What Should We Be Watching?

At Marzano Capital Group, Monday mornings are a time for our team of advisors to sit down and discuss the economy and our allocations in client portfolios.  With the speed of news dissemination, the thirst by the media for a juicy headline and the multitude of dramatic events going on around the country, it is important to keep our eyes on what matters most for our clients.  In our opinion, what matters most is a rational long-term view – period!  To best serve our clients, having frequent and frank discussions about our biases and investment ideas helps keep our team aligned and helps us to make investment decisions.

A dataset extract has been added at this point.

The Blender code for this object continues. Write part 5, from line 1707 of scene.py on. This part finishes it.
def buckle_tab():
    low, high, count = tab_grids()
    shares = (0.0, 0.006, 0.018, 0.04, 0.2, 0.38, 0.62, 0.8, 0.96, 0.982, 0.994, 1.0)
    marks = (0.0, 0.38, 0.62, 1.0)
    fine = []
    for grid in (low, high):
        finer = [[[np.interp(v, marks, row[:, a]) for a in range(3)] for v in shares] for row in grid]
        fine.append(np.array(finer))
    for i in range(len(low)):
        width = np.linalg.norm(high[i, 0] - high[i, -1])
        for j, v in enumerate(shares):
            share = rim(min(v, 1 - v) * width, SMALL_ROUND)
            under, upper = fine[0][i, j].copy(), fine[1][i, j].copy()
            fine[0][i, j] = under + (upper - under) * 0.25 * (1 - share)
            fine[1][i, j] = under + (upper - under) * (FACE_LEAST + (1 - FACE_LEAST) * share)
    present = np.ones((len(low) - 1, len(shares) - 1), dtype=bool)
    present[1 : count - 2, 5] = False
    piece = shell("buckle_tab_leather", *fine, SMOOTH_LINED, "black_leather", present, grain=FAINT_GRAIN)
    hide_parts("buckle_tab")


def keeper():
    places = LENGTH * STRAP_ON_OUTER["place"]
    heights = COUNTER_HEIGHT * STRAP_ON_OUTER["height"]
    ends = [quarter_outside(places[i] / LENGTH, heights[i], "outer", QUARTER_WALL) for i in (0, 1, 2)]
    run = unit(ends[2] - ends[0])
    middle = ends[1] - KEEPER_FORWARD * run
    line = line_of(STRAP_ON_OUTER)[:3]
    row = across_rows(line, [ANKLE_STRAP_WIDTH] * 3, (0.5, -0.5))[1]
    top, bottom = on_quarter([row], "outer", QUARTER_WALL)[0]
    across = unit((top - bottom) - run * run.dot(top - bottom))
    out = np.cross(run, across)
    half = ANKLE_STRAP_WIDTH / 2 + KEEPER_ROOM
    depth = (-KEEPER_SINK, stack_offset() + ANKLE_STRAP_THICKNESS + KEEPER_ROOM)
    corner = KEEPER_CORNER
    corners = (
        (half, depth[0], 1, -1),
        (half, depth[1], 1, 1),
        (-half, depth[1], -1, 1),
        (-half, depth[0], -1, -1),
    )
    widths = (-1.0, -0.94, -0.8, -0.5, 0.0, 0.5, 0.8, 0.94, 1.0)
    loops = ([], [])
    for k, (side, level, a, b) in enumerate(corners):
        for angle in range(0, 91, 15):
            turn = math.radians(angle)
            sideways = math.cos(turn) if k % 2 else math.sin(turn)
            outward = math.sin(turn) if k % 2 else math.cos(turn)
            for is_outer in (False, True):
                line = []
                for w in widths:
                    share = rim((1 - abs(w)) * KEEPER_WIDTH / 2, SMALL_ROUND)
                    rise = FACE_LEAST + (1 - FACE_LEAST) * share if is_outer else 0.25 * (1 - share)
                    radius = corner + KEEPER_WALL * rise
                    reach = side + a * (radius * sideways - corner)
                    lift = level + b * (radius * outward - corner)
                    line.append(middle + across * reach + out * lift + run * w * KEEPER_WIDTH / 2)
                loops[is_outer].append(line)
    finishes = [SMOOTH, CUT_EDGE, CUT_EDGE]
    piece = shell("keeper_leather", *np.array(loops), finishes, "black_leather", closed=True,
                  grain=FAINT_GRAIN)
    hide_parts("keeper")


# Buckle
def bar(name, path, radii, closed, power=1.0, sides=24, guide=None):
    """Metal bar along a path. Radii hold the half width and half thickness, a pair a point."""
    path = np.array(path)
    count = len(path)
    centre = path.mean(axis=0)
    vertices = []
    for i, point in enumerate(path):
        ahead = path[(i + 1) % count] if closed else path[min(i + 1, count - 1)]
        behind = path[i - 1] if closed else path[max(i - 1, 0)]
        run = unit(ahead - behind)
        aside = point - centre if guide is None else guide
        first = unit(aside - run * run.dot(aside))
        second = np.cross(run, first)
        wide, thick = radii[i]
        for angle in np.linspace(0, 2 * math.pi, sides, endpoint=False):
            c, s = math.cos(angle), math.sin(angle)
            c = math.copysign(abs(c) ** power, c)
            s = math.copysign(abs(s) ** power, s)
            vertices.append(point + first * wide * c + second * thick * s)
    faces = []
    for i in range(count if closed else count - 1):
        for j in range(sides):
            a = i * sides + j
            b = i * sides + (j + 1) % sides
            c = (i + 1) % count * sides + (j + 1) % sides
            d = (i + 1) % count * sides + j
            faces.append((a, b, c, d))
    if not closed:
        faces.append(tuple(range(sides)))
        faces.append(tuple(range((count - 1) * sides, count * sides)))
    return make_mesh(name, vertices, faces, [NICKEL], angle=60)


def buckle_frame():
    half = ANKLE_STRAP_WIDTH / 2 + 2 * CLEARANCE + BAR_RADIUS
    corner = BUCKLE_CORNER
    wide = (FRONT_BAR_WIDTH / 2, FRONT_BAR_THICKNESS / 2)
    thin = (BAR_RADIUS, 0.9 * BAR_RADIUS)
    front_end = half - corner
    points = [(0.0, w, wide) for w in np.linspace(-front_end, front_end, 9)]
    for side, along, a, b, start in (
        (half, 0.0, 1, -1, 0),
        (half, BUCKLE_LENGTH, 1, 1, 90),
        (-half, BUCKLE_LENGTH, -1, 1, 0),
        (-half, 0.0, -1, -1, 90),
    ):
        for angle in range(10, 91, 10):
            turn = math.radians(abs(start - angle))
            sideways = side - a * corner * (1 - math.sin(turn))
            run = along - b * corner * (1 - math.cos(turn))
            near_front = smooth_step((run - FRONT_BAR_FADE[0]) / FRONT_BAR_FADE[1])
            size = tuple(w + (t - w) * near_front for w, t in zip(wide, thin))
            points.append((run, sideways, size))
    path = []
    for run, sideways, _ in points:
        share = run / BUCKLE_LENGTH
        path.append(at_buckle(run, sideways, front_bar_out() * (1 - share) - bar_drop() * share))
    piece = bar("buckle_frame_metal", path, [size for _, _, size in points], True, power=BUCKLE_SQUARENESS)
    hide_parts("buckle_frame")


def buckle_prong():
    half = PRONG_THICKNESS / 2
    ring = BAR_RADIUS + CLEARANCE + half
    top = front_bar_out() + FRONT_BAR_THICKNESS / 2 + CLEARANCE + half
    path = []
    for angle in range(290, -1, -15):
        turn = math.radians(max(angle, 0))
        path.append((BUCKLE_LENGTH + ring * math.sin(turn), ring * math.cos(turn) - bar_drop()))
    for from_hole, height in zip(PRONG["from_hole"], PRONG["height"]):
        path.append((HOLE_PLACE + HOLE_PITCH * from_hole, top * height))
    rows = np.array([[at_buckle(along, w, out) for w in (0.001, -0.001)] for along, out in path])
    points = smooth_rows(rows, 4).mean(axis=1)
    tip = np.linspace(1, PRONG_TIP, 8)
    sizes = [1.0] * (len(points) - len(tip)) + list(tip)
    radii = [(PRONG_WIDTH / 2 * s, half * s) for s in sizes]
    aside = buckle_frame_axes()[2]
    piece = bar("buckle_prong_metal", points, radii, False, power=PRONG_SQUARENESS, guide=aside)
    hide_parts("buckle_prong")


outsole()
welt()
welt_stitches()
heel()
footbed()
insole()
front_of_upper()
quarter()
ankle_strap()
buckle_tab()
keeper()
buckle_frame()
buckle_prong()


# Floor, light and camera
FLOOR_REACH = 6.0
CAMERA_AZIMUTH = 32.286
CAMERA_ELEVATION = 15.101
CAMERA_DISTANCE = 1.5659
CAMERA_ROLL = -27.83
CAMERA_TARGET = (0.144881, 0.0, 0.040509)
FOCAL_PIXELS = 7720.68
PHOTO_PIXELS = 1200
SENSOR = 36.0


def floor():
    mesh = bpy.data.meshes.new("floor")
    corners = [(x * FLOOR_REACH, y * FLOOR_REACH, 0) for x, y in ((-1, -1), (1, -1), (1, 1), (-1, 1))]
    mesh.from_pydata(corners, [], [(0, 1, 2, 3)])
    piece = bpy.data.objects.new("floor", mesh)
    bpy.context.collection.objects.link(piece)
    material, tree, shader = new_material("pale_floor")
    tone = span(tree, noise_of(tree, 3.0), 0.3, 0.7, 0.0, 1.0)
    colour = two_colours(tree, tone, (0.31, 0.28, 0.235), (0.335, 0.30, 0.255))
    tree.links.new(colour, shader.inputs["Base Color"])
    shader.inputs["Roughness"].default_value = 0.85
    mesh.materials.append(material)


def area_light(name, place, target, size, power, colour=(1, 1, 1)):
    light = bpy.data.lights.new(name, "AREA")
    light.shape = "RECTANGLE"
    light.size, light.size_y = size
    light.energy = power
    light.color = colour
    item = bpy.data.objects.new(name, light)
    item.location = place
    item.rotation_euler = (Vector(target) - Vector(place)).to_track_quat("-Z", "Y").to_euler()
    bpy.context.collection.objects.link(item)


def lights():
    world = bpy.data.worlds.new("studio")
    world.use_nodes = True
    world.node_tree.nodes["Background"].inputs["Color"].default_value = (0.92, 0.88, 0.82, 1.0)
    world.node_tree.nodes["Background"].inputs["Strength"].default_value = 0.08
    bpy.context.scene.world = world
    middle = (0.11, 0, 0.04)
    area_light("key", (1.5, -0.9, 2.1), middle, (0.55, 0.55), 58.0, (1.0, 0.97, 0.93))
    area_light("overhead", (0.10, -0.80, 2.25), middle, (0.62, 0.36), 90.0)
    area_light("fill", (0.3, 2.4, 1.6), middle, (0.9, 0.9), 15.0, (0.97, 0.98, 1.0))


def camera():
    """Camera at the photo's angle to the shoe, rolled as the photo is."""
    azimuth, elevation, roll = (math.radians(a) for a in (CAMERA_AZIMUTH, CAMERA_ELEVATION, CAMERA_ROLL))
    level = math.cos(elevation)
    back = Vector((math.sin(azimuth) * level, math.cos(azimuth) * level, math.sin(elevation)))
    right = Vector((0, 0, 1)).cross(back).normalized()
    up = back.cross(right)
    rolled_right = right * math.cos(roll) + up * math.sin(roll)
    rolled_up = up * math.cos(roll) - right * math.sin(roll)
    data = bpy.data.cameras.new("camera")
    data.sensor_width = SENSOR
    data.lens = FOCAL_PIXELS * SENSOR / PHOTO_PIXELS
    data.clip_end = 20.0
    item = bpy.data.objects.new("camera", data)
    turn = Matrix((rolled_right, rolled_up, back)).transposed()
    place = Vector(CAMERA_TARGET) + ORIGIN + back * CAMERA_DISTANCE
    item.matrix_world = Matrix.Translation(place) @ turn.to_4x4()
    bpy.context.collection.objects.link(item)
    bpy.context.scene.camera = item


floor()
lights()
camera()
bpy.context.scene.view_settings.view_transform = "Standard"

The first half of this year has been the most interesting six months that I have been through.  The volatility we experienced in such a short timeframe has been like no other in recent decades.  Any investor in their mid-40s or younger did not have money in the markets on Black Monday in 1987, which is what I would say would most closely resemble this year’s market volatility.  By now, that age group does have money invested and it hurts to go through large drops.  Volatility shows us that we can be vulnerable and there are risks out there, some of which we cannot see.  Hopefully, bad decisions were not made to sell out of investments when they were down in February and March.  We have seen a quick 40% surge back in stock prices since then.  The “indexes” are all back within “a range” of where they were in late January when the markets were hitting fresh highs.

Now to the point – one question I ask a lot of clients when I am coaching them through a volatile time is, what index are you watching?  Most of the time I get a response of “the DOW.” I have a simple thought as we move forward that I want to make sure each of you understand.  If you are gauging how the market is doing by looking at the same short list index that investors did back in 1987, you may not be seeing the bigger picture.  The DOW Jones industrial average is made up of 30 stocks.  Those 30 stocks are all big companies, many of them well run but not near as diverse as the stocks represented in the S&P 500.  The S&P tracks a larger group of stocks that I believe is more representative of the diversification that one would have in their portfolios.  If you have not Googled the list of stocks in each of those two indexes, I would ask that you do that.

Back to the point – how the DOW and the S&P continue to recover from here may be surprising.  They may not move in lock step with each other.  Which index has a larger list of companies that are “becoming” more relevant, not “were” relevant?